My earlier misgivings about Ball melted away once I heard the tunes in a live setting. The Boss' cringe-worthy Irish lilt on the studio cut of “Death To My Hometown” wasn't there live, and all that remained was the barroom brawler that I hoped it would be in person.

“This Depression” and “Jack of All Trades” are also way better in the flesh, with the latter a haunting showcase for Springsteen's bare-bones Nebraska -era voice.

Guest guitarist Tom Morello ratcheted up the volume of the E Street Band, standing out on “The Ghost of Tom Joad,” a song he previously covered with his own Rage Against The Machine a decade or so ago. His metallic coda to the song, half Neil Young rage and his own trademark fretwork was what laymen call a “face melter”.

Reggae great Jimmy Cliff arrived during ended up being the encore for three of his own essentials, including “The Harder They Come” and “Many Rivers to Cross” which gave all of us the opportunity to hear the E Streeters tackle a ska beat. They pulled it off.

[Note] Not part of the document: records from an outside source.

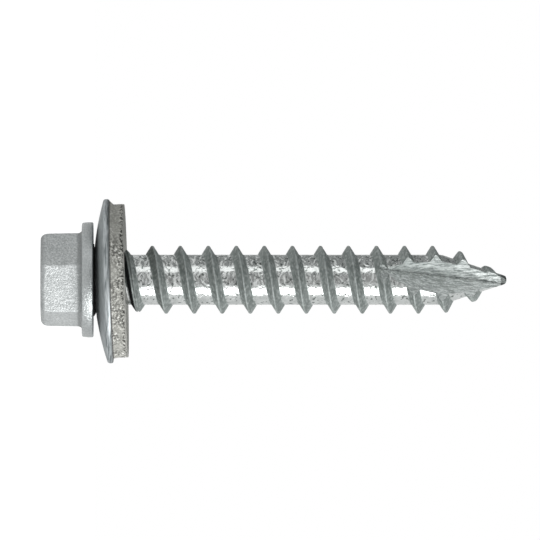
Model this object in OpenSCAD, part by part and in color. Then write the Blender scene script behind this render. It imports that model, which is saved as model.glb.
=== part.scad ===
// Self-tapping timber screw with a hex flange head and a captive bonded sealing washer.
// It stands on its hex head: the axis is Z, the end of the head is z = 0 and the point is up.
// Angles about Z count from +X towards +Y.

/* [Hex head] */
// Wrench size across the flats of the hex
hex_af = 8; // [7:0.5:10]
// Height of the hex above its flange
hex_h = 4.1; // [3:0.1:6]
// How far inside the flats the end chamfer starts
hex_bevel = 0.2; // [0.1:0.05:0.9]
// Angle of the end chamfer to the end face
hex_bevel_angle = 35; // [20:1:45]
// Radius of the fillet between the hex and its flange
hex_fillet = 0.42; // [0.25:0.01:0.6]
// Turn of the hex about the axis
hex_turn = 12; // [0:1:59]

/* [Flange] */
// How far the flange stands out past the corners of the hex
flange_rim = 0.98; // [0.8:0.02:2]
// Thickness of the flange
flange_t = 1.02; // [0.8:0.02:2]
// Rounding of the two edges of the flange
flange_round = 0.15; // [0.06:0.01:0.3]

/* [Neck and thread] */
// Length from the underside of the flange to the tip
length = 40.1; // [30:0.1:80]
// Diameter of the plain neck that carries the washer
neck_d = 4.2; // [3.6:0.1:4.6]
// Fillet between the neck and the flange
neck_fillet = 0.25; // [0.1:0.05:0.35]
// Neck left bare between the gasket and the start of the thread
neck_bare = 0.45; // [0.35:0.05:3]
// Diameter at the root of the thread
root_d = 4.88; // [4.8:0.02:5.4]
// Diameter over the crest of the thread
thread_d = 6.6; // [6.2:0.05:7.6]
// Advance of the right-hand thread in one turn
pitch = 2.72; // [2.3:0.02:3.4]
// Width of the thread ridge at its base
ridge_w = 1.22; // [1:0.02:1.5]
// Width of the thread ridge at its crest
crest_w = 0.34; // [0.2:0.02:0.5]
// Fillet along both sides of the thread ridge
ridge_fillet = 0.13; // [0.06:0.01:0.18]
// Angle about the axis where the crest leaves the neck
thread_angle = 127; // [0:1:359]
// Share of the ridge height that the rolling dies fill at the start
start_fill = 0.48; // [0.2:0.02:0.8]
// Turns of thread before the ridge reaches its full height
fill_turns = 1.15; // [0.5:0.05:3]
// Steepness of the step between neck and thread
start_angle = 50; // [40:1:60]
// Lean of that step across the axis
start_lean = 8; // [0:1:15]

/* [Point] */
// Length of the cone that the root of the thread runs down
point_len = 6.3; // [5:0.1:8]
// Radius of the blunt tip
tip_r = 0.44; // [0.1:0.02:0.5]
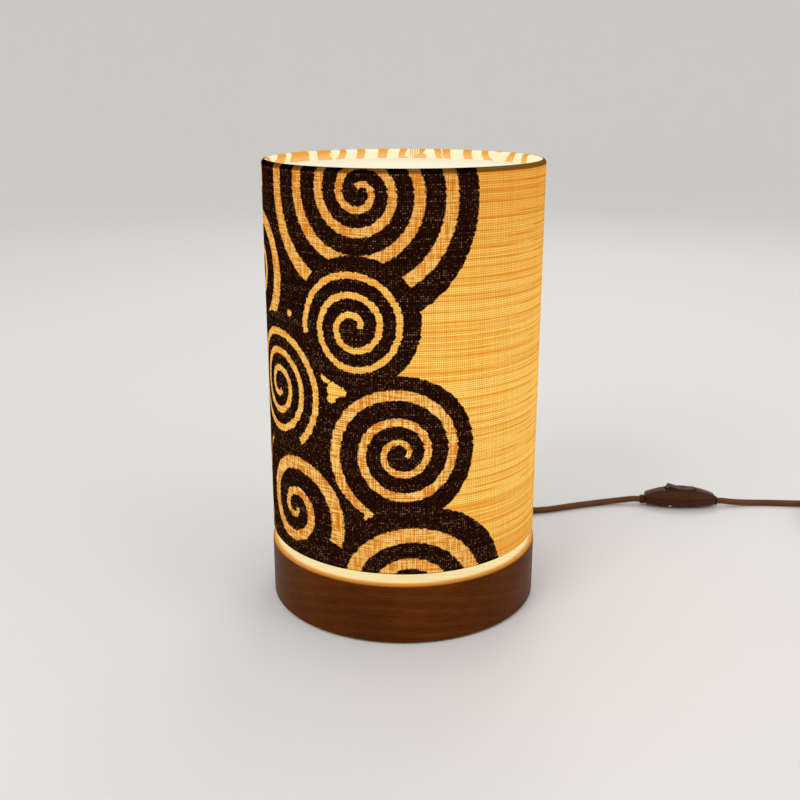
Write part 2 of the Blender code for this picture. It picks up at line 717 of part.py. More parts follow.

So when is the Boss roots-reggae album coming?

Earlier the day at the keynote, Springsteen sang — literally, actually — the praises of The Animals and lead singer Eric Burdon. As luck would have it, Burdon was in town and came up to the mike to “We've Gotta Get Out of This Place.” Springsteen had said that garage standard was the template for his whole career. Burdon's pipes are still willing and able.

Live dynamo “Tenth Avenue Freeze-Out” featured a minute-long moment of tribute to the late Clarence Clemons, with the crowd clapping and howling for 60 seconds to honor the fallen saxophonist. Jake Clemons, the nephew of the late Big Man, has fit himself nicely into the mix, handling his uncle's solos. Close your eyes, and you see the Big Man.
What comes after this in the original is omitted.